I figured they’d probably seen me outside and gathered that I was alone… The last thing I wanted was to be a victim of whatever they had planned, so I immediately ran to my parents’ bedroom where I had remembered my dad saying he kept a handgun. Thankfully it was in the same place he said it would be. I grabbed the gun, surprised out how cold, but especially how heavy it was for such a small gun. Naturally prepared, my dad had it preloaded. I cocked the hammer back, and I probably looked like a scared Charlie’s Angel as I crept around the corner, holding the gun just like a movie.
I could still hear the noises, but they kept getting louder, like someone had taken out a knife and was now impatiently cutting through the screen webbing.
I thought back to horror movies I had seen.
My heart pounded as I turned the corner… To my utter surprise… but not at all to my relief…
It was a bear. Literally clawing through our screen door.
Earlier that day, I had been indulging in my obsessive compulsive amusements, helping my parents out by processing the bad parts off their fruits and vegetables – putting the good parts in plastic bags and Tupperware, neatly in the refrigerator… and the stinky bad parts, in a nice salad bowl for bears, otherwise known as our trashcan.
No one really uses air conditioning in the mountains of Colorado – you just open all the windows and doors and keep the screen door shut to let in the breeze – but apparently that breeze goes both ways, and this particular guy liked what was being advertised from our home.
So the bear had clawed all the way through the screen door at this point, leaving a huge square hole, and his head and arms were through the door and in our house, as if he were going to somersault into our home at any moment.
I forgot all about how you’re supposed to make a lot of noise when you see a bear. I didn’t want to aggravate him, so I stayed completely silent -just pointing the gun straight at him, walking toward him, questioning whether or not I could actually shoot a living thing if I had to.
He looked up, startled…wiggled his chubby self out of the middle of the door and surprisingly backed away. I quickly ran forward, closed the main door and called my dad to freak out over the phone.
He calmed me down… said it was good I didn’t shoot the bear, as I would have gone to jail according to Colorado law. He said to wait a few minutes… and then to go outside and put bleach around the doors and windows, because apparently bears hate this.
(Naturally, my first response was: “mm…you would like me to go outside right now—where a bear is walking around—and mop the edges of our house and come back?”)
He said the bear would have probably walked off into the woods by now and that it was important that I do this soon, so that he didn’t come right back. (Naturally my 2nd response was: “umm…he might come back really soon and you would like me to go outside right now and mop the edges of our house and come back?”)
He thought it’d be ok.
I mustered up the courage, grabbed one of those noisemaker hand clappers – (yes, it was nearby because my mom makes me take that with me every time I go hiking behind the property) – and I don’t care what Colorado law is, I took the gun – along with my bleach, and made my way around each window, working fast.
When I came around the back of the house to the front, I saw my new friend again —in our driveway— and I sprinted toward the door.
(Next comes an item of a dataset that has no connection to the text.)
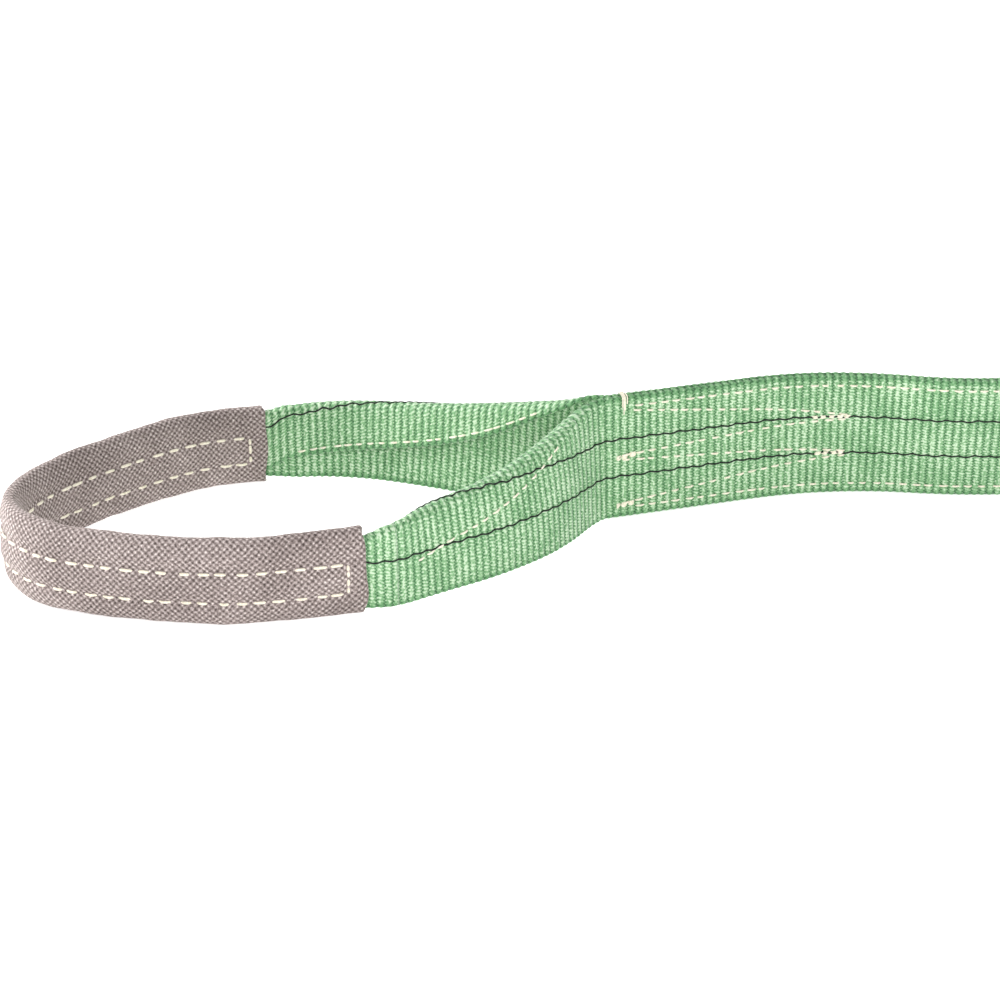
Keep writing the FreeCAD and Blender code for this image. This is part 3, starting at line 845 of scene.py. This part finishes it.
def formula(tree, text, *values):
    """Math nodes from a short list of steps, each (operation, a, b, ...). A whole number stands for
    an earlier result, counted from the given values on, and any other number is itself."""
    results = list(values)
    for operation, *ends in text:
        ends = [results[e] if isinstance(e, int) else e for e in ends]
        results.append(add(tree, "ShaderNodeMath", dict(enumerate(ends)), operation=operation))
    return results[-1]


def ramp(tree, factor, stops):
    """A colour ramp from (place, colour) stops in rising order."""
    colour = add(tree, "ShaderNodeValToRGB", {"Fac": factor})
    elements = colour.node.color_ramp.elements
    for spot, code in stops[1:-1]:
        elements.new(spot)
    for element, (spot, code) in zip(elements, stops):
        element.position = spot
        element.color = linear(code)
    return colour


# %% A finish from a pattern
def finish(name, build, roughness, sheen=0.0, sheen_tint="#ffffff", specular=0.3):
    """A material whose build function gives a colour and a bump height with its depth in mm."""
    material = bpy.data.materials.new(name)
    material.use_nodes = True
    tree = material.node_tree
    tree.nodes.clear()
    colour, height, depth = build(tree)
    bump = add(tree, "ShaderNodeBump", {"Strength": 1.0, "Distance": depth * MM, "Height": height})
    shader = add(tree, "ShaderNodeBsdfPrincipled",
                 {"Base Color": colour, "Roughness": roughness, "Normal": bump,
                  "Specular IOR Level": specular, "Sheen Weight": sheen, "Sheen Roughness": 0.4,
                  "Sheen Tint": linear(sheen_tint), "IOR": 1.5})
    add(tree, "ShaderNodeOutputMaterial", {"Surface": shader})
    return material


def address(tree):
    """The run, across and side numbers of the cloth at this point, in millimetres."""
    cloth = add(tree, "ShaderNodeAttribute", out=1, attribute_name="cloth")
    split = add(tree, "ShaderNodeSeparateXYZ", {"Vector": cloth})
    return cloth, split, split.node.outputs[1]


# %% The web's weave
FLOAT = 1.45                # pitch of the slanted floats along a rib, in mm
TURN = 2 * math.pi


def web_look(tree):
    """Each rib is a column of short slanted floats, a cosine across the web that shifts by half a
    float from one side of the column to the other. Every float dives in the groove beside the
    column. The colour paints shade into the groove, a row of dark dashes that is the product of
    the two patterns, and paints a highlight on the crests of the floats."""
    cloth, run, across = address(tree)
    blur = add(tree, "ShaderNodeTexNoise", {"Vector": cloth, "Scale": 0.9, "Detail": 3.0})
    slow = add(tree, "ShaderNodeTexNoise", {"Vector": cloth, "Scale": 0.06, "Detail": 3.0})
    fray = formula(tree, [("SUBTRACT", 0, 0.5)], blur)
    phase = formula(tree, [("MULTIPLY", 0, 1 / RIB_PITCH), ("MULTIPLY_ADD", 1, 0.22, 2)], run, fray)
    groove = formula(tree, [("MULTIPLY", 0, TURN), ("COSINE", 1), ("MULTIPLY_ADD", 2, -0.5, 0.5),
                            ("POWER", 3, 2.2)], phase)
    turn = formula(tree, [("ADD", 0, 0.5), ("FRACT", 1), ("MULTIPLY", 2, 0.5)], phase)
    part = formula(tree, [("MULTIPLY_ADD", 0, 1 / FLOAT, 1), ("MULTIPLY_ADD", 2, 0.5, 3),
                          ("MULTIPLY", 4, TURN), ("COSINE", 5), ("MULTIPLY_ADD", 6, 0.5, 0.5)],
                   across, turn, fray)
    # the relief: the bump, and painted shade in the grooves and a painted highlight on the crests
    relief_and_painted_shade = formula(tree, [("MULTIPLY", 0, 1), ("MULTIPLY_ADD", 2, -0.62, 1.0),
                            ("MULTIPLY_ADD", 0, -0.22, 3), ("MULTIPLY_ADD", 1, -0.16, 4)],
                     groove, part)
    edge = formula(tree, [("SUBTRACT", 0, WIDTH / 2), ("ABSOLUTE", 1),
                          ("SUBTRACT", 2, WIDTH / 2 - 2.4), ("MULTIPLY", 3, 0.5),
                          ("MAXIMUM", 4, 0.0), ("MINIMUM", 5, 0.25)], across)
    value = formula(tree, [("MULTIPLY_ADD", 1, 1.5, 0), ("MULTIPLY_ADD", 2, 0.5, 4),
                           ("SUBTRACT", 5, 0.3), ("SUBTRACT", 6, 3)], relief_and_painted_shade, fray, slow, edge)
    # painted shade and highlight: dark green in the grooves, pale green on the float crests
    colour = ramp(tree, value, [(0.0, "#24552a"), (0.3, "#3e7543"), (0.6, "#619361"),
                                (0.85, "#84ac7f"), (1.0, "#b9cfb1")])
    return colour, relief_and_painted_shade, 0.3


# %% The sleeve's weave
def sleeve_look(tree):
    """Basket weave: the product of a cosine each way gives light and dark grains in a chequer."""
    cloth, run, around = address(tree)
    wander = add(tree, "ShaderNodeTexNoise", {"Vector": cloth, "Scale": 0.35, "Detail": 2.0})
    speck = add(tree, "ShaderNodeTexNoise", {"Vector": cloth, "Scale": 1.1, "Detail": 3.0})
    slow = add(tree, "ShaderNodeTexNoise", {"Vector": cloth, "Scale": 0.04, "Detail": 2.0})
    grain = formula(tree, [("MULTIPLY", 0, 1 / GRAIN), ("MULTIPLY_ADD", 2, 0.9, 3),
                           ("MULTIPLY", 4, math.pi), ("COSINE", 5),
                           ("MULTIPLY", 1, 1 / GRAIN), ("MULTIPLY_ADD", 2, 0.9, 7),
                           ("MULTIPLY", 8, math.pi), ("COSINE", 9), ("MULTIPLY", 6, 10),
                           ("MULTIPLY_ADD", 11, 0.5, 0.5)], run, around, wander)
    value = formula(tree, [("MULTIPLY_ADD", 0, 0.6, 0.2), ("SUBTRACT", 1, 0.5),
                           ("MULTIPLY_ADD", 4, 1.1, 3), ("SUBTRACT", 2, 0.5),
                           ("MULTIPLY_ADD", 6, 0.3, 5)], grain, speck, slow)
    colour = ramp(tree, value, [(0.0, "#352d2b"), (0.28, "#625855"), (0.5, "#847875"),
                                (0.75, "#afa3a0"), (1.0, "#e0d6d3")])
    return colour, value, 0.30


# %% Thread, yarn and tape
def thread_look(tree):
    """Twisted cream thread, with a soft mottle."""
    spot = add(tree, "ShaderNodeTexCoord", out=3)
    mottle = add(tree, "ShaderNodeTexNoise", {"Vector": spot, "Scale": 1500.0, "Detail": 2.0})
    colour = ramp(tree, mottle, [(0.25, "#cfc6ae"), (0.8, "#fbf6e8")])
    return colour, mottle, 0.12


def tracer_look(tree):
    """Black yarn whose filaments catch a little light on every rib."""
    cloth, run, across = address(tree)
    crest = formula(tree, [("MULTIPLY", 0, TURN / RIB_PITCH), ("COSINE", 1),
                           ("MULTIPLY_ADD", 2, 0.5, 0.5)], run)
    colour = ramp(tree, crest, [(0.0, "#0b0f0b"), (1.0, "#202a22")])
    strand = add(tree, "ShaderNodeTexNoise", {"Vector": cloth, "Scale": 2.5, "Detail": 2.0})
    return colour, strand, 0.1


def label_look(tree):
    """Blue satin tape: fine level threads with a woven border. The threads are drawn coarser than
    real ones, or they wouldn't show."""
    cloth, run, across = address(tree)
    threads = formula(tree, [("MULTIPLY", 0, TURN / 0.8), ("COSINE", 1),
                             ("MULTIPLY_ADD", 2, 0.5, 0.5)], across)
    speck = add(tree, "ShaderNodeTexNoise", {"Vector": cloth, "Scale": 1.4, "Detail": 3.0})
    edge = formula(tree, [("SUBTRACT", 0, (LABEL_LOW + LABEL_HIGH) / 2), ("ABSOLUTE", 1),
                          ("GREATER_THAN", 2, 21.5), ("MULTIPLY", 3, 0.25)], across)
    value = formula(tree, [("MULTIPLY_ADD", 0, 0.25, 0.3), ("SUBTRACT", 1, 0.5),
                           ("MULTIPLY_ADD", 4, 0.5, 3), ("SUBTRACT", 5, 2)], threads, speck, edge)
    colour = ramp(tree, value, [(0.0, "#1c3563"), (0.45, "#2f5596"), (1.0, "#5f86c2")])
    return colour, threads, 0.08


# %% The five finishes
WEB = finish("woven_green_polyester", web_look, 0.6, 0.3, "#ffffff", 0.6)
SLEEVE = finish("basket_woven_grey_polyester", sleeve_look, 0.85, 0.2, "#fff4ec", 0.2)
THREAD = finish("twisted_cream_thread", thread_look, 0.7, 0.1)
TRACER = finish("black_polyester_yarn", tracer_look, 0.55)
LABEL = finish("blue_satin_tape", label_look, 0.5, 0.15)
print("materials are made")

# %% [markdown]
# ## Each piece gets its finish, and some pieces get a body
#
# A piece that crosses a joint has its transform baked into its mesh and keeps its shape. A piece
# that rides one body is parented to that body's empty.

# %% Finishes
for name, piece in parts.items():
    sewn = any(k in name for k in ("_row", "splice", "whipping"))
    look, slot = ((THREAD, "sewing_thread") if sewn else
                  (TRACER, "tracer_yarn") if "yarns" in name else
                  (SLEEVE, "sleeve") if name.startswith("sleeve_") else
                  (LABEL, "label") if name in ("sewn_tab", "free_label") else (WEB, "web"))
    piece.data.materials.clear()
    piece.data.materials.append(look)


# %% Stand-ins hidden, pieces baked in place or attached to bodies
def spot(xy, dx=0.0, dy=0.0):
    """A place in metres at half the web's height."""
    return (float(xy[0] + dx) * MM, float(xy[1] + dy) * MM, WIDTH / 2 * MM)


def bends(piece, a, b, path, start, end):
    """Bakes the piece's transform into its mesh. The two bodies and the stretch from start to
    end are handed on, but nothing uses them.
    """
    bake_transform(parts[piece], a, b, spot(path.at(np.array(start))[0]), spot(path.at(np.array(end))[0]))


middle = body.nearest(HINGES["middle_bend"])
for piece, nodes in (("near_ply", "web_near_ply_"), ("far_ply", "web_far_ply_"),
                     ("body_yarns", "body_tracer_yarns_"), ("edge_rows", "edge_seams_")):
    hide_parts(nodes + "a", nodes + "b")
    bends(piece, "strap_a", "strap_b", body, middle - 20, middle + 20)

for name, path in eyes.items():
    strap, root = "strap_" + name, "eye_root_" + name
    near_leg, far_leg = "near_leg_" + name, "far_leg_" + name
    near_crown, far_crown = "near_crown_" + name, "far_crown_" + name
    crotch, tip = HINGES["eye_swing_" + name], HINGES["crown_bend_" + name]
    outward = 1 if name == "b" else -1
    for piece, node in (("near_root_", "near_root_web_"), ("far_root_", "far_root_web_"),
                        ("root_yarns_", "root_tracer_yarns_")):
        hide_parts(node + name)
        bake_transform(parts[piece + name], strap, root,
                 spot(crotch, -5 * outward), spot(crotch, 16 * outward))
    for piece, node in (("near_leg_", "near_leg_web_"),
                        ("near_leg_yarns_", "near_leg_tracer_yarns_"),
                        ("near_flap_row_", "near_flap_seam_")):
        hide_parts(node + name)
        bends(piece + name, root, near_leg, path, 32, 58)
    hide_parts("near_crown_web_" + name)
    bends("near_crown_" + name, near_leg, near_crown, path, 143, 159)
    bends("mouth_yarns_" + name, near_leg, near_crown, path, 143, 159)
    for piece, node in (("far_leg_", "far_leg_web_"), ("far_leg_yarns_", "far_leg_tracer_yarns_"),
                        ("far_flap_row_", "far_flap_seam_")):
        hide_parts(node + name)
        bends(piece + name, root, far_leg, path, 632, 606)
    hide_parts("far_crown_web_" + name)
    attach(parts["far_crown_" + name], far_crown)
    for piece, nodes in (("sleeve_", "_sleeve_"), ("sleeve_rows_", "_sleeve_seams_")):
        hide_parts("near" + nodes + name, "far" + nodes + name)
        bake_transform(parts[piece + name], near_crown, far_crown, spot(tip, 0, -14), spot(tip, 0, 14))
    for piece, node in (("splice_", "splice_stitching_"), ("whipping_", "crotch_tack_")):
        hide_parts(node + name)
        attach(parts[piece + name], strap)

for piece, node, rides in (("sewn_tab", "label_tab", "strap_a"),
                           ("tab_row", "label_seam", "strap_a"),
                           ("free_label", "label_flap", "label")):
    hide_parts(node)
    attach(parts[piece], rides)

# %% [markdown]
# ## The studio
#
# Soft light from panels keeps the weave readable: the main one stands low in front, one on the left
# lights the crown of the eye, and one behind lights the floor. The main panel is close, so the near
# leg gets more of its light than the far one. The floor and the air are nearly white.

# %% The floor
def floor_plane():
    """A wide flat floor a hair under the sling, matt, that also gives off a little light."""
    w, low = 30.0, -0.0005
    mesh = bpy.data.meshes.new("floor")
    mesh.from_pydata([(-w, -w, low), (w, -w, low), (w, w, low), (-w, w, low)], [], [(0, 1, 2, 3)])
    made = bpy.data.objects.new("floor", mesh)
    bpy.context.scene.collection.objects.link(made)
    paper = bpy.data.materials.new("white_paper")
    paper.use_nodes = True
    shader = paper.node_tree.nodes["Principled BSDF"]
    shader.inputs["Base Color"].default_value = linear("#f6f6f5")
    shader.inputs["Roughness"].default_value = 0.95
    shader.inputs["Specular IOR Level"].default_value = 0.1
    shader.inputs["Emission Color"].default_value = linear("#ffffff")
    shader.inputs["Emission Strength"].default_value = 0.6
    made.data.materials.append(paper)


# %% The panels and the air
def panel_light(name, place, aim, size, watts):
    """A square area light that faces a point."""
    lamp = bpy.data.lights.new(name, "AREA")
    lamp.shape, lamp.size, lamp.energy = "SQUARE", size, watts
    made = bpy.data.objects.new(name, lamp)
    bpy.context.scene.collection.objects.link(made)
    made.location = place
    back = Vector(place) - Vector(aim)
    made.rotation_euler = back.to_track_quat("Z", "Y").to_euler()


floor_plane()
panel_light("main_panel", (-0.02, -0.8, 0.5), (-0.15, 0, 0), 0.3, 6.5)
panel_light("left_panel", (-1.2, 0.15, 0.45), (-0.45, 0, 0), 0.4, 15)
panel_light("back_panel", (-0.2, 1.2, 1.5), (-0.2, 0.9, 0), 1.6, 22)
world = bpy.data.worlds.new("bright_room")
bpy.context.scene.world = world
world.use_nodes = True
air = world.node_tree.nodes["Background"].inputs
air["Color"].default_value = linear("#ffffff")
air["Strength"].default_value = 0.27
bpy.context.scene.view_settings.view_transform = "Standard"

# %% The camera
VIEW_POINT = Vector((-0.221955, 0.026691, 0.0))
camera = bpy.data.objects.new("camera", bpy.data.cameras.new("camera"))
bpy.context.scene.collection.objects.link(camera)
camera.data.sensor_width, camera.data.lens = 36.0, 90.72
DISTANCE, ELEVATION = 1.2, math.radians(25)
camera.location = VIEW_POINT + Vector((0, -math.cos(ELEVATION), math.sin(ELEVATION))) * DISTANCE
camera.rotation_euler = (math.radians(90) - ELEVATION, 0, 0)
bpy.context.scene.camera = camera

# %% The size of the finished model
print("faces", sum(len(p.data.polygons) for p in parts.values()))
The little guy must have been pretty wussy, because he got frightened again too, and he shimmied up the glorified Charlie Brown pine tree by our driveway, got up to the top and sat there looking at me, looking out at him.
Then the funniest thing happened. He was too big for the tree, and just like a cartoon, as he held on for dear life, the tree bent over sideways and dropped him off in rejection. He lumbered off to the woods. I put the 45 automatic back – hopefully for good – then I gathered my belongings, raced off to the show that evening, and that was one time where it was very appropriate to get up on stage and say, “Thank you, it is so good to be here tonight!”